The music video of the song Kimi ni Todoke was filmed at an undisclosed junior high school in the Kanto Region. It involved over 200 high school students chosen from the Flumpool fan club and they will star as the audience in the concert where the band performed in a schoolyard.

== Release ==
Kimi ni Todoke was released in Japanese cinemas on 25 September 2010, where it was shown on 285 screens throughout the country. That day, the film had an opening ceremony held at the Toho cinema in Roppongi Hills. Director Naoto Kumazawa and the film cast members made an appearance there, where they were greeted by a hall full of fans. There, Haruma Miura read out a letter which was written by Karuho Shiina, the manga artist of Kimi ni Todoke, and was addressed to him and his co-star actress Mikako Tabe. The message, which said that "Haruma's perseverance to date should absolutely be delivered to the whole of Japan", moved Haruma to tears.

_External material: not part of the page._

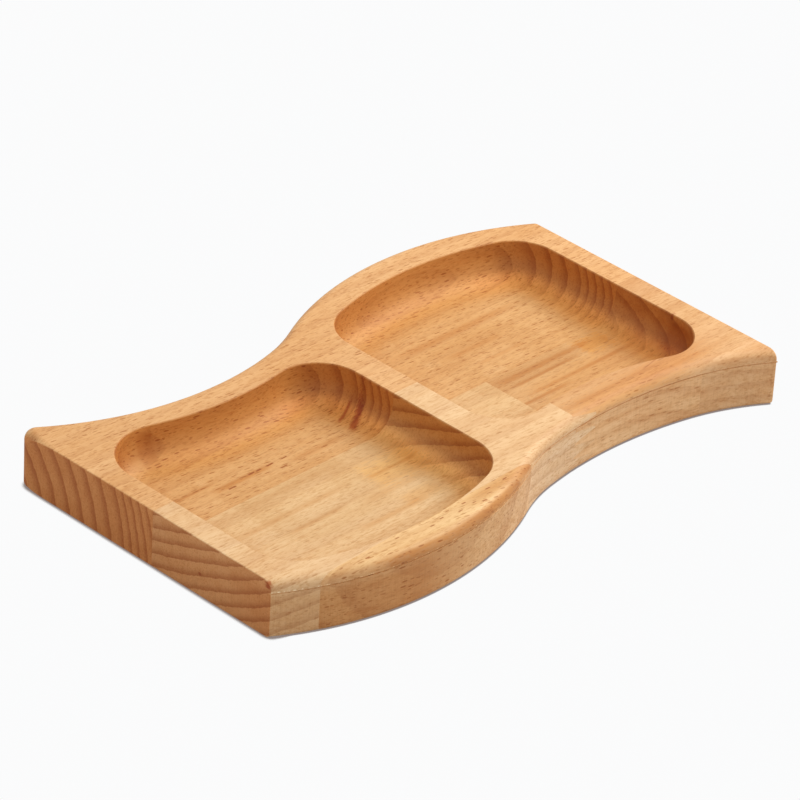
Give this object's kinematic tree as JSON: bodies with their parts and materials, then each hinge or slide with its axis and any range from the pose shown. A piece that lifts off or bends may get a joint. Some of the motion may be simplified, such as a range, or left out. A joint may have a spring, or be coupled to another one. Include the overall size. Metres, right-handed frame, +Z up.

Kimi ni Todoke made its international debut at the 10th Asian Film Festival of Dallas, where it was screened on 17 July 2011. It was subsequently released in Singapore under its English title From Me to You by distributors Golden Village Pictures and Encore Films on 6 October 2011.

== Reception ==

=== Box office ===
Kimi ni Todoke grossed a total of over 234 million yen on its debut weekend of 25–26 September 2010, making it the second-highest-grossing film in the Japanese box office that weekend. During the two days, 190,278 people went to watch the film, the majority of whom were teenagers and young adults in their 20s. In addition, female viewers of the film outnumbered male viewers by a ratio of 22:3. On its second week in the Japanese box office, Kimi ni Todoke dropped to the fourth position, earning a cumulative total of 619,477,600 yen and 522,106 viewers.